Staring straight at the lens, Chris smiled coldly, then licked his lips.
Lucy followed Chris into the room, looking around, before settling down on the sofa. Chris was out of shot now – this must have been when he installed the virus on Jamie’s PC – and all Jamie could see was Lucy sitting immobile on the sofa, staring impassively at the camera. Then, still looking into the lens, she leaned back and pulled her skirt up around her hips. She had no underwear on and Jamie watched stunned as she began to touch herself, her head thrown back as she masturbated for a couple of minutes until she came, her mouth opening wide for a moment before closing, her expression one of release rather than ecstasy. Then she pulled her skirt back down over her knees and sat still again, her hands crossed modestly in her lap.

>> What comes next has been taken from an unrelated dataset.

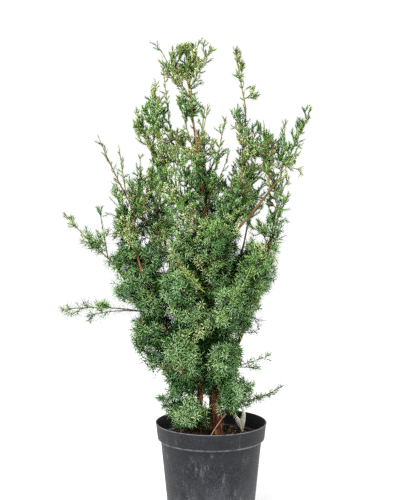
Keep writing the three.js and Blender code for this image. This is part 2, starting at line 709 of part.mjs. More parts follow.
addPiece('pot', potSolid(), MATERIALS.pot);
addPiece('soil', soilSolid(), MATERIALS.soil);
addPiece('label', labelSolid(), MATERIALS.label);
for (const limb of limbs.values()) {
  const whole = solidOf(limbShape(limb));
  addPiece(limb.name, limb.parent ? largestBody(whole.subtract(limb.parent.grown)) : whole, MATERIALS.bark);
}
tufts.forEach((tuft, number) => {
  addPiece(tuft.name, tuftSolid(tuft, tufts, limbs, number), MATERIALS.foliage);
});

export default plant;
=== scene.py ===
"""Looks for a columnar Chinese juniper in a black nursery pot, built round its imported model.

The plant grows here by the rule of its solids: limbs first, then the shoots of each tuft, carried on to side
twigs, twiglets and needles that stay inside the tuft's own reach. Places in the tables are millimetres in the
model's frame, with +Z up, +Y away from the viewer and the origin under the middle of the pot.
"""
import logging
import math
from collections.abc import Callable
from dataclasses import dataclass
from enum import Enum

import bmesh
import bpy
import numpy as np
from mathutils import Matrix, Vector, noise


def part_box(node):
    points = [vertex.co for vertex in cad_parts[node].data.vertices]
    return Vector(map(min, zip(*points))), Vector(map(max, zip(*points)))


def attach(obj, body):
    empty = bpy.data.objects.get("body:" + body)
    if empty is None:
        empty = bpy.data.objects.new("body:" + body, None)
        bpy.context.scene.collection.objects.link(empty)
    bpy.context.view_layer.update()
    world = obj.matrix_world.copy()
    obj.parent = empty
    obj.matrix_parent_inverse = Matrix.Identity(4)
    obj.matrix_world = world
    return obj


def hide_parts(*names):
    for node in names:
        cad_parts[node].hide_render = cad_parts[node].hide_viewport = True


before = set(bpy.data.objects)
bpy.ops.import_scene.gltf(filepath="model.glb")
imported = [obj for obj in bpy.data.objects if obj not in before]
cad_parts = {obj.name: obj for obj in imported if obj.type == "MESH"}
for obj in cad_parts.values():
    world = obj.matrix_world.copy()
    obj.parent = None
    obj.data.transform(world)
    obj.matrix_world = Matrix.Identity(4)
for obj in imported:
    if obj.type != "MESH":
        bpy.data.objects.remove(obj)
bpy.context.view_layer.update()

Array = np.ndarray
Place = tuple[float, float, float]
Colour = tuple[float, float, float]
Pair = tuple[float, float]
Screen = int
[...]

Jamie pressed stop, terrified of what he might see next.
He tried to think straight. How had they got in to the flat? They must have a key.
He needed to find it. He was sure he had enough evidence now to go to the police with, but if he could find the key he would feel safer. He wouldn’t be afraid they would come in and murder him in his bed while he slept. Because surely that was next? They had killed his unborn daughter, driven out Kirsty. He knew Chris had killed before. Jamie was certain he was next on the list, and his experiences with the police so far told him they wouldn’t be quick to act.
He dropped the DVD on the floor and moved over to the desk. He pulled open the top drawer and began to rifle through it. Electricity bills, bank statements, Council Tax bills. Nothing useful. He opened another drawer. There were photos of Chris, standing on a sandy beach, pointing out to sea and smiling. There was a newspaper cutting: MAN IN COMA AFTER KARTING ACCIDENT.